How is it that I have never read one of Renee Rosen’s books?! Well we simply must remedy that, especially after seeing this gorgeous cover! I am swooning over the beauty of this cover and I don’t know if I can wait for its release!
I have certainly seen Rosen’s books popping up on my social media and in bookstores but for some reason they just haven’t found their way on to my book shelves but they definitely will now!
This book hits shelves in the spring of 2021 but you can be sure to snag yourself a copy now on pre order! If this cover doesn’t entice you to read it then perhaps the summary will!
The author of Park Avenue Summer throws back the curtain on one of the most remarkable feuds in history: Mrs. Vanderbilt and Mrs. Astor’s notorious battle for control of New York society during the Gilded Age.
In the glittering world of Manhattan’s upper crust, where wives turn a blind eye to husbands’ infidelities, and women have few rights and even less independence, society is everything. The more celebrated the hostess, the more powerful the woman. And none is more powerful than Caroline Astor—the Mrs. Astor.
But times are changing.
Alva Vanderbilt has recently married into one of America’s richest families. But what good is money when society refuses to acknowledge you? Alva, who knows what it is to have nothing, will do whatever it takes to have everything.
Sweeping three decades and based on true events, this is a gripping novel about two fascinating, complicated women going head to head, behaving badly, and discovering what’s truly at stake.
You can enter for a chance to win an advanced digital review copy of the book here: https://bit.ly/2YBkCE2 (NO PURCHASE NECESSARY. US Residents, 18+. Ends September 2, 2020. See official rules at official website.)
Q&A with Renee Rosen
What inspired you to write THE SOCIAL GRACES?
THE SOCIAL GRACES is the story of Alva Vanderbilt and Caroline Astor vying for control of New York society during the Gilded Age. That’s my elevator pitch, but it’s also the story of mothers and daughters, of sisters, of husbands and wives, of class and examining one’s shifting values.

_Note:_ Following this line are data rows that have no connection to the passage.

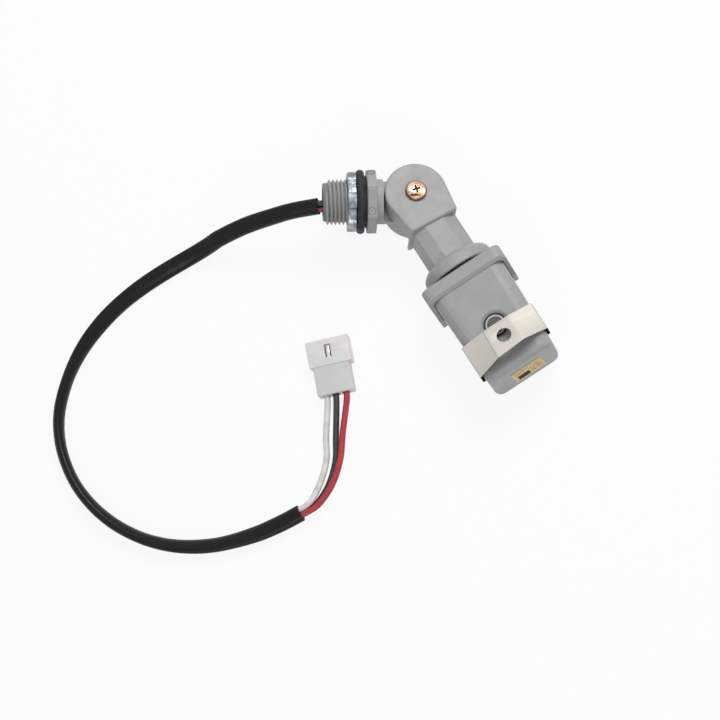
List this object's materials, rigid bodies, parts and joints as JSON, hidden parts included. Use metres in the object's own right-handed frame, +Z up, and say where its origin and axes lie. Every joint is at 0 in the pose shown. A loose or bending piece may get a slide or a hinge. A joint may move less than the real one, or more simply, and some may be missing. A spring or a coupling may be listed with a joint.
{
  "type": "photocell switch",
  "caption": "Dusk switch: a box-shaped light-sensing head with a sliding shield, on a tilting, turning arm with a threaded nipple and a corded plug.",
  "frame": {"origin": "on the table, under the middle of the rigid parts, measured without the cord, its wires and its plug", "axes": "+Z up from the table, the way the lens looks; -Y from the swivel to the lens end of the head; +X across the head, away from the nipple"},
  "size_m": [0.229, 0.1446, 0.0403],
  "materials": {
    "nipple_body": "fine moulded satin",
    "gasket": "matt",
    "locknut": "bright zinc plate",
    "pivot_nut": "bright zinc plate",
    "lock_washer": "bright zinc plate",
    "pivot_screw": "copper-coloured plate",
    "swivel_arm": "fine moulded satin",
    "retaining_ring": "plain",
    "swivel_seal": "matt",
    "head_cap": "fine moulded satin",
    "head_body": "fine moulded satin",
    "lens": "dark and polished",
    "lens_seal": "matt",
    "light_shield": "brushed stainless",
    "rating_label": "printed film",
    "circuit_board": "green laminate",
    "photo_sensor": "lacquered",
    "relay": "moulded",
    "film_capacitor": "moulded",
    "can_capacitor": "sleeved",
    "varistor": "dipped",
    "dropper_resistor": "lacquered",
    "diode_1": "moulded",
    "diode_2": "moulded",
    "board_lead_white": "insulation",
    "board_lead_black": "insulation",
    "board_lead_red": "insulation",
    "cord_sleeve": "smooth flexible sleeve",
    "lead_white": "insulation",
    "lead_black": "insulation",
    "lead_red": "insulation",
    "wire_white": "insulation",
    "wire_black": "insulation",
    "wire_red": "insulation",
    "connector_housing": "natural nylon",
    "terminal_white": "tinned brass",
    "terminal_black": "tinned brass",
    "terminal_red": "tinned brass"
  },
  "bodies": {
    "nipple": {"nipple_body": "nipple_body", "gasket": "gasket", "pivot_nut": "pivot_nut", "lock_washer": "lock_washer", "cord_sleeve": "cord_sleeve", "lead_white": "lead_white", "lead_black": "lead_black", "lead_red": "lead_red", "wire_white": "wire_white", "wire_black": "wire_black", "wire_red": "wire_red", "connector_housing": "connector_housing", "terminal_white": "terminal_white", "terminal_black": "terminal_black", "terminal_red": "terminal_red"},
    "locknut": {"locknut": "locknut"},
    "arm": {"swivel_arm": "swivel_arm", "pivot_screw": "pivot_screw", "retaining_ring": "retaining_ring"},
    "head": {"swivel_seal": "swivel_seal", "head_cap": "head_cap", "head_body": "head_body", "lens": "lens", "lens_seal": "lens_seal", "rating_label": "rating_label", "circuit_board": "circuit_board", "photo_sensor": "photo_sensor", "relay": "relay", "film_capacitor": "film_capacitor", "can_capacitor": "can_capacitor", "varistor": "varistor", "dropper_resistor": "dropper_resistor", "diode_1": "diode_1", "diode_2": "diode_2", "board_lead_white": "board_lead_white", "board_lead_black": "board_lead_black", "board_lead_red": "board_lead_red"},
    "shield": {"light_shield": "light_shield"}
  },
  "joints": [
    {"name": "knuckle_tilt", "type": "hinge", "parent": "nipple", "child": "arm", "pos_m": [0.00974, 0.03424, 0.017], "axis": [0.2974, 0, 0.9548], "range_deg": [-28.5, 151.3]},
    {"name": "head_turn", "type": "hinge", "parent": "arm", "child": "head", "pos_m": [0.00974, 0.03424, 0.017], "axis": [0, -1, 0], "range_deg": [-150, 150]},
    {"name": "shield_slide", "type": "slide", "parent": "head", "child": "shield", "axis": [0, -1, 0], "range_m": [-0.009, 0.0035]},
    {"name": "locknut_turn", "type": "hinge", "parent": "nipple", "child": "locknut", "pos_m": [-0.02094, 0.05176, 0.02656], "axis": [-0.8383, 0.4787, 0.2611], "continuous": true}
  ]
}
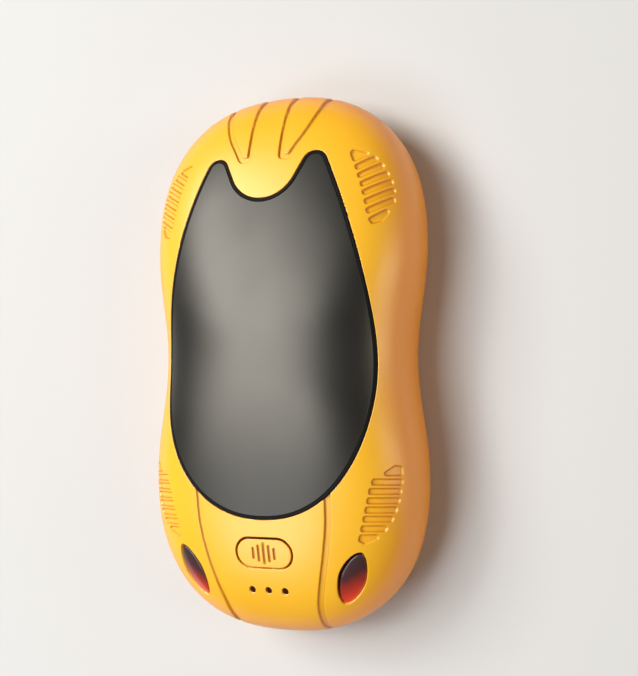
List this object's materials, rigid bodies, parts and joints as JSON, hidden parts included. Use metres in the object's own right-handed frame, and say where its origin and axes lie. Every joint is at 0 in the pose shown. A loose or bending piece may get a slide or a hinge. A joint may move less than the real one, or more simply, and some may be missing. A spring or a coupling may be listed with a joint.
{
  "type": "rechargeable hand warmer",
  "caption": "Hourglass pocket hand warmer with a domed eared heating panel, oval back plate, push button, tail lamps and charging port.",
  "frame": {"origin": "middle of the flat back face, which is the bottom centre of the box as the object lies on its back", "axes": "+Z out of the domed front face, +Y towards the eared end, -Y towards the button and charging end, +X to the right seen from the front"},
  "size_m": [0.0556, 0.1049, 0.0249],
  "materials": {
    "shell_yellow": "satin moulded ABS",
    "panel_dark": "satin anodised",
    "seal_black": "matte moulded",
    "glue_black": "matte",
    "heater_amber": "polyimide film",
    "foam_grey": "open-cell foam",
    "switch_black": "moulded",
    "plunger_red": "moulded",
    "light_guide_clear": "clear moulded",
    "led_white": "cast",
    "lens_red": "polished moulded acrylic",
    "port_metal": "nickel plated",
    "tongue_black": "moulded",
    "board_green": "solder mask",
    "chip_black": "moulded",
    "inductor_grey": "ferrite",
    "capacitor_tan": "ceramic",
    "connector_white": "moulded",
    "wire_red": "silicone insulation",
    "wire_white": "silicone insulation",
    "bead_black": "epoxy",
    "cell_silver": "laminated pouch",
    "chassis_black": "moulded",
    "screw_steel": "zinc plated",
    "insert_brass": "knurled",
    "plate_dark": "satin anodised",
    "magnet_nickel": "nickel plated"
  },
  "bodies": {
    "body": {"front_shell": "shell_yellow", "back_shell": "shell_yellow", "front_panel": "panel_dark", "panel_gasket": "seal_black", "panel_adhesive": "glue_black", "front_heater_film": "heater_amber", "front_foam": "foam_grey", "tact_switch": "switch_black", "light_guide": "light_guide_clear", "indicator_leds": "led_white", "tail_lens_left": "lens_red", "tail_lens_right": "lens_red", "tail_leds": "led_white", "usb_c_port": "port_metal", "usb_c_tongue": "tongue_black", "circuit_board": "board_green", "charge_controller": "chip_black", "boost_inductor": "inductor_grey", "board_capacitors": "capacitor_tan", "battery_connector": "connector_white", "battery_wires": "wire_red", "front_heater_wires": "wire_white", "back_heater_wires": "wire_white", "thermistor": "bead_black", "battery_cell": "cell_silver", "inner_chassis": "chassis_black", "chassis_screws": "screw_steel", "threaded_inserts": "insert_brass", "back_shell_screws": "screw_steel", "board_screws": "screw_steel", "back_plate": "plate_dark", "back_plate_seal": "seal_black", "plate_adhesive": "glue_black", "back_heater_film": "heater_amber", "back_foam": "foam_grey", "magnets": "magnet_nickel"},
    "power_button": {"power_button": "shell_yellow"},
    "switch_plunger": {"switch_plunger": "plunger_red"}
  },
  "joints": [
    {"name": "power_button_press", "type": "slide", "parent": "body", "child": "power_button", "axis": [0, 0, -1], "range_m": [0, 0.0003], "stiffness_N_per_m": 2000, "springref_m": -0.0002},
    {"name": "switch_plunger_press", "type": "slide", "parent": "body", "child": "switch_plunger", "axis": [0, 0, -1], "range_m": [0, 0.0003]}
  ],
  "couplings": [
    {"joint": "switch_plunger_press", "follows": "power_button_press", "ratio": 1}
  ]
}
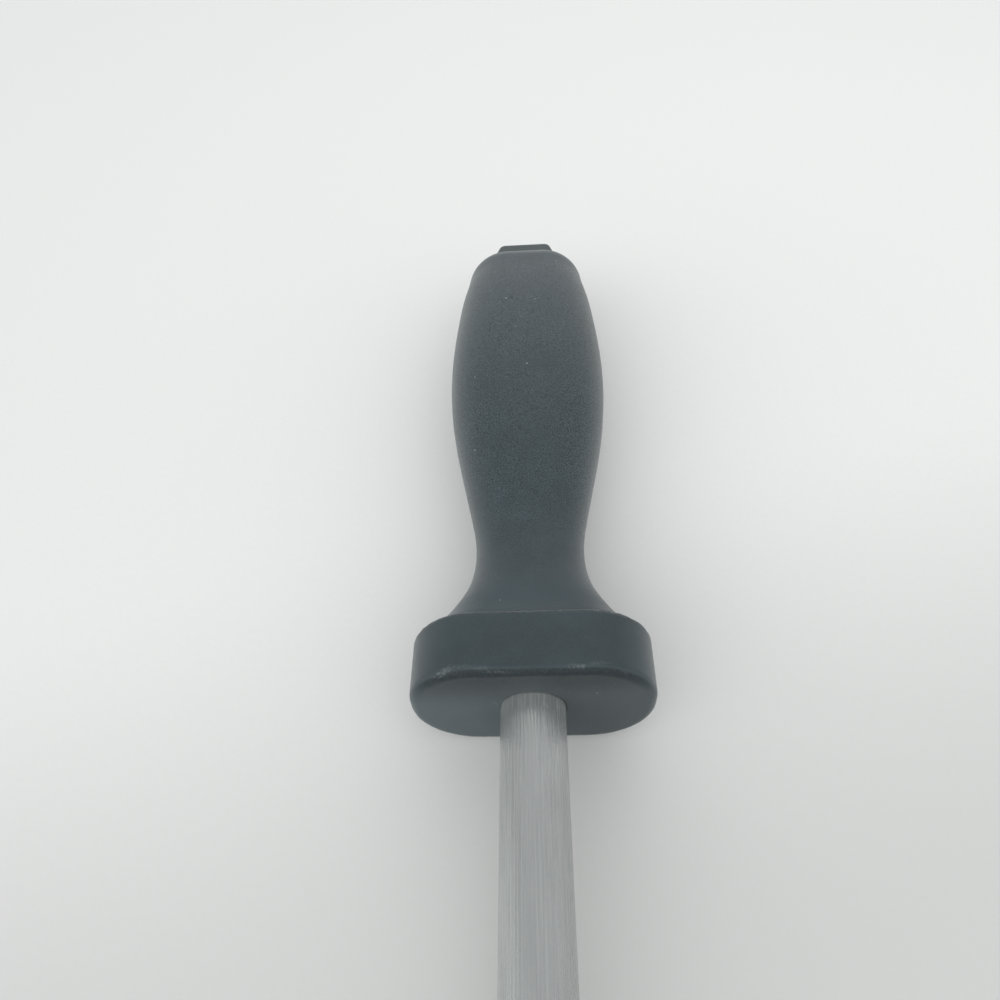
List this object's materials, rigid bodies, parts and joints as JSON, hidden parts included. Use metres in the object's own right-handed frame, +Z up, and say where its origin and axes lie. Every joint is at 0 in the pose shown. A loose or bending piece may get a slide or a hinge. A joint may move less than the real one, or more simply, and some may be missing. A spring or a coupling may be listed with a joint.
{
  "type": "honing steel",
  "caption": "Round ribbed steel rod in a moulded plastic handle with a wide oval guard, a narrow neck, a swelling grip and a flat hanging lug.",
  "frame": {"origin": "on the surface that the steel lies on, below the middle of its overall length", "axes": "+Y from the rod's tip towards the hanging lug, +Z up, +X across the guard. The rod's own axis dips 1.63 degrees towards the tip, because the steel lies on its guard and its tip"},
  "size_m": [0.0398, 0.3612, 0.0269],
  "materials": {
    "rod_steel": "satin chrome over fine lengthwise ribs",
    "handle_plastic": "black, fine-grained and matte, edges of the guard scuffed pale"
  },
  "bodies": {
    "root": {"steel_rod": "rod_steel", "handle": "handle_plastic"}
  },
  "joints": []
}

In terms of inspiration, it was more of a “who” rather than a “what”. I was brainstorming on new book concepts and my agent mentioned Consuelo Vanderbilt. Right after that, my editor suggested doing something in the Gilded Age. So really it was the two of them who inspired me, and after some preliminary research on New York in that time period, it was obvious that the rivalry between Mrs. Astor and Alva Vanderbilt had the makings of a really interesting novel.
Tell us about what it was like to write the feuding Mrs. Astor and Mrs. Vanderbilt, two of America’s wealthiest and most powerful women. Did you relate more to Mrs. Astor, or Mrs. Vanderbilt?
Bringing Caroline Astor and Alva Vanderbilt to life on the page was far more challenging than I had anticipated. When I first started working on the novel, I looked at my cast of characters and realized I had a group of rather unlikable people. On the surface, they came across as spoiled, entitled, greedy and superficial. I knew that if I wanted to engage the reader, I was going to have to really drill down to find the humanity in these people and find a reason for us to root for them. Once I started to see Alva and Caroline as wives, mothers and daughters themselves, they started to come alive for me. I found myself able to relate to both of them in different ways and for different reasons. I related to Caroline reaching the prime of her life and worried that her youth and significance were slipping away. With Alva I related to her passion, her drive, her unconventional spirit. In the end, I’m happy to say that I found them both women to be fascinating and bewildering characters to work with.
Did you discover anything in your research that surprised you?
I was really surprised by how understated the knickerbockers (the old money) were early on, before the nouveau riche began exerting their influence. For example, Caroline Astor and other society matrons of her ilk found those wonderful Worth gowns to be very gauche and pretentious. They never wore them and instead favored more plain gowns. The knickerbockers lived in very refined, nearly identical townhouses. It wasn’t until Alva Vanderbilt embarked on her architectural masterpieces (such as Petit Chateau and Marble House) that the rest of society began trying to out-build one another with their palatial mansions. The same goes for their extravagant entertaining. It wasn’t until the new money began throwing such elaborate and outlandish balls that the knickerbockers felt they needed to compete and became a matter of keeping up with the Joneses.
If THE SOCIAL GRACES was made into a movie, who would you choose to cast as your two leading ladies?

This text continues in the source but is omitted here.